Additionally, Platts Analytics also saw in March an extensive crackdown on oil smuggling (most likely off-spec gasoil from overseas) along the coastal areas, including Zhejiang, Jiangsu, Fujian, and Shandong at the end of March and more recently a special investigation launched by the National Development and Reform Commission to look retrospectively into whether independent refineries' have complied with the necessary terms for receiving crude import quotas, including the mothballing of old and aged capacities below 40,000 b/d, or if new units were added without permits.

These measures came soon after officials from Sinopec reiterated their concerns over unfair competition caused by loopholes in the country's tax system and called for rectification of illegal tax/free product sales. It is also in line with key tasks set out by the National Energy Administration for this year to enhance supervision on refinery upgrades and the elimination of outdated capacities.

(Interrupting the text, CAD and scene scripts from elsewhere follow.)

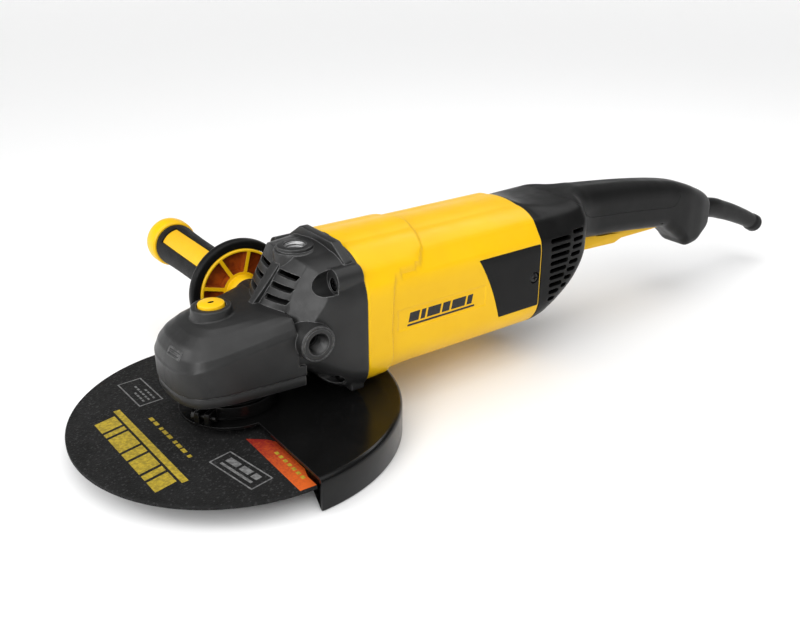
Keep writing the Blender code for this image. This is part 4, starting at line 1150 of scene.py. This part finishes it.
def make_finish(name, colour, second, roughness, patch_scale, grain_scale, grain, edge_wear_and_highlight_colour=None,
                edge_radius=0.0004, sheen=0.5, spread=0.05, metallic=0):
    """A finish with blotches of a second colour, grain, uneven gloss and optional lighter edges, partly
    wear and partly painted highlight.
    """
    paint = Paint(name)
    paint.base = paint.mix(paint.remap(paint.noise(patch_scale, 4), 0.35, 0.65), colour, second)
    normal = {}
    if edge_wear_and_highlight_colour:
        # the rounded normal leaves the face's own along the edges only, and the lighter edge colour, part
        # wear and part painted highlight, follows that
        rounded = paint.add("Bevel", [("samples", 6)], Radius=edge_radius).outputs["Normal"]
        normal["Normal"] = rounded
        flat = paint.add("NewGeometry").outputs["Normal"]
        agreement = paint.pair("VectorMath", "DOT_PRODUCT", rounded, flat)["Value"]
        # mask of the lighter edges: worn paint and painted edge highlight both
        edge_wear_and_highlight_mask = paint.calc("MULTIPLY", paint.remap(agreement, 0.995, 0.93),
                          paint.remap(paint.noise(patch_scale * 6), 0.4, 0.6, 0.35, 1))
        paint.base = paint.mix(edge_wear_and_highlight_mask, paint.base, edge_wear_and_highlight_colour)
    gloss = paint.remap(paint.noise(patch_scale * 3, 4), 0.3, 0.7, roughness - spread, roughness + spread)
    paint.surface(Base_Color=paint.base, Roughness=gloss, Metallic=metallic, Specular_IOR_Level=sheen)
    paint.bump(paint.noise(grain_scale, 2), grain, 0.0002, **normal)
    return paint


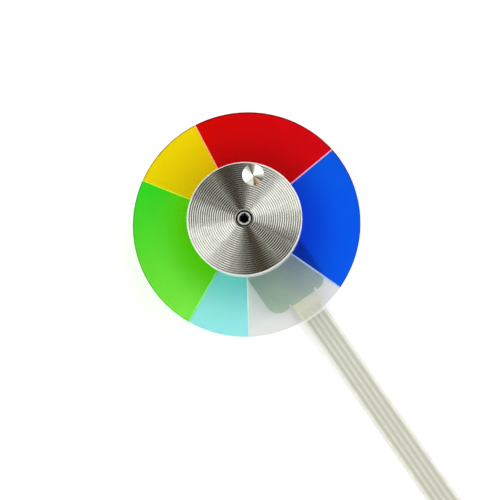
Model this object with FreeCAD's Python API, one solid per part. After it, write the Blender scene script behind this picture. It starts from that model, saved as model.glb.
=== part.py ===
import FreeCAD, Part
import math
import os

# Projector colour wheel: six glass filters bonded between a turned carrier and a grooved balance cap,
# carried by the outer rotor of a three-phase motor on two ball bearings. A flat cable leaves the
# motor's circuit board. Millimetres. Z is the spin axis, the base plate stands on Z = 0 and the
# filters face up.

# Driving dimensions

# Filter ring
WHEEL_DIAMETER = 40.0
GLASS_INNER_DIAMETER = 16.0
GLASS_THICKNESS = 0.7
GLASS_EDGE_BREAK = 0.05
FILTER_GAP = 0.08
BOND_THICKNESS = 0.05
RED_START_ANGLE = 39.8
YELLOW_START_ANGLE = 117.2
GREEN_START_ANGLE = 157.3
CYAN_START_ANGLE = 240.7
CLEAR_START_ANGLE = 271.9
BLUE_START_ANGLE = 324.4

# Carrier under the glass
CARRIER_LEDGE = 1.2
CARRIER_FLANGE_THICKNESS = 0.8
CARRIER_SPIGOT_CLEARANCE = 0.1
CARRIER_SPIGOT_ABOVE_GLASS = 0.45
CARRIER_SPIGOT_WALL = 0.6
CARRIER_WEB_STEP = 0.3
CARRIER_BOSS_DIAMETER = 4.8
CARRIER_NOSE_DIAMETER = 3.4
CARRIER_NOSE_LENGTH = 0.4

# Balance cap over the glass
CAP_SEAT_WIDTH = 1.0
CAP_UNDERCUT_HEIGHT = 0.5
CAP_OVERHANG = 0.87
CAP_RIM_HEIGHT = 2.9
CAP_CHAMFER = 0.2
CAP_ROOF_THICKNESS = 1.4
CAP_POCKET_WALL = 0.75
CAP_REGISTER_CLEARANCE = 0.05
CAP_BORE_CLEARANCE = 0.25
CAP_BORE_CHAMFER = 0.2
GROOVE_COUNT = 21
GROOVE_DEPTH = 0.07
GROOVE_INNER_MARGIN = 0.1
BALANCE_DRILL_DIAMETER = 3.7
BALANCE_DRILL_POINT_ANGLE = 150.0
BALANCE_DRILL_EDGE_MARGIN = 0.1
BALANCE_DRILL_ANGLE = 78.5

# Shaft and its clip
SHAFT_DIAMETER = 2.5
SHAFT_CHAMFER = 0.15
SHAFT_TIP_DIAMETER = 2.3
SHAFT_BELOW_CAP_FACE = 0.1
SHAFT_CENTRE_DIAMETER = 1.5
SHAFT_CENTRE_DEPTH = 1.2
SHAFT_END_GAP = 0.15
CLIP_GROOVE_DEPTH = 0.25
CLIP_GROOVE_FROM_END = 0.2
CLIP_THICKNESS = 0.2
CLIP_DIAMETER = 4.0
CLIP_MOUTH = 1.6

# Ball bearings
BEARING_OUTER_DIAMETER = 6.0
BEARING_WIDTH = 1.8
BALL_DIAMETER = 0.95
BALL_COUNT = 7
BALL_CLEARANCE = 0.03
RACE_SHOULDER = 0.375
CAGE_THICKNESS = 0.45
CAGE_WIDTH = 1.4
CAGE_POCKET_CLEARANCE = 0.06
PRELOAD_HEIGHT = 0.2
PRELOAD_THICKNESS = 0.1
PRELOAD_INSET = 0.05

# Bearing housing and end cap
HOUSING_WALL = 0.4
HOUSING_SHOULDER = 0.7
HOUSING_FLANGE = 0.6
HOUSING_ABOVE_BEARING = 0.1
END_CAP_RECESS = 0.1
END_CAP_THICKNESS = 0.35

# Base plate, as wide as the rotor
BASE_THICKNESS = 2.0
BASE_CHAMFER = 0.2
BOLT_CIRCLE = 11.6
BOLT_COUNT = 3
BOLT_HOLE_DIAMETER = 1.6
FIRST_BOLT_ANGLE = 90.0

# Stator
SLOT_COUNT = 9
CORE_HEIGHT = 2.4
CORE_RING_WIDTH = 0.9
TOOTH_WIDTH = 1.1
TOOTH_TIP_THICKNESS = 0.55
SLOT_OPENING = 0.8
INSULATOR_THICKNESS = 0.2
INSULATOR_LIP = 0.1
COIL_LENGTH = 1.2
COIL_BUILD = 0.5
COIL_CORNER = 0.45
COIL_CLEARANCE_INSIDE = 0.15
COIL_CLEARANCE_OUTSIDE = 0.05
COIL_ABOVE_BOARD = 0.5
LEAD_DIAMETER = 0.2
SOLDER_DIAMETER = 0.9
SOLDER_HEIGHT = 0.25
SOLDER_SHOULDER_DIAMETER = 0.6
SOLDER_SHOULDER_HEIGHT = 0.18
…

Although measures implemented so far will not completely eradicate dodgy tax practices or smuggling activity in the sector, we believe many of the steps taken thus far (even including the recent approval of the merger between Sinochem and ChemChina) have/will help consolidate the sector and lower incidences of errant behavior in the sector. As we highlighted in our previous report, many subscale refineries are already idle and the headroom for these players to maneuver and survive will only become smaller. In our latest update, out of 63 refineries on record, 16 of those with an average capacity of around 10,000 b/d have already ceased operations. Much of this was due to environmental regulations, though some refineries have also moved into other business lines or are bankrupted because of poor margins arising, partially from competition.

Many more players could shut in the coming months, whether in exchange for new larger capacities, according to Shandong government's plans to upgrade its refinery sector, or perhaps forced to do so, especially if they do not own rights to process imported crudes. And when they do, the scale of under-reported runs, which is due to the general tendency for errant refineries to report less, and the incidences of tax evasion will also probably wane.

The impact on runs at any one point in time though will not be significant, as closures will likely be a multiyear process. After all, the processing volumes of these at-risk refineries are small, and there is still spare capacity available – the NOCs operated at slightly less than 80% in 2020 versus close to their peaks/optimum of around 90%. This along with the new and larger refineries coming onstream will more than offset runs caused by closures. Currently, we forecast China's crude runs to increase by 719,000 b/d year on year in 2021 and the market share of independent refineries in Shandong could fall from 18.3% to 17.7%.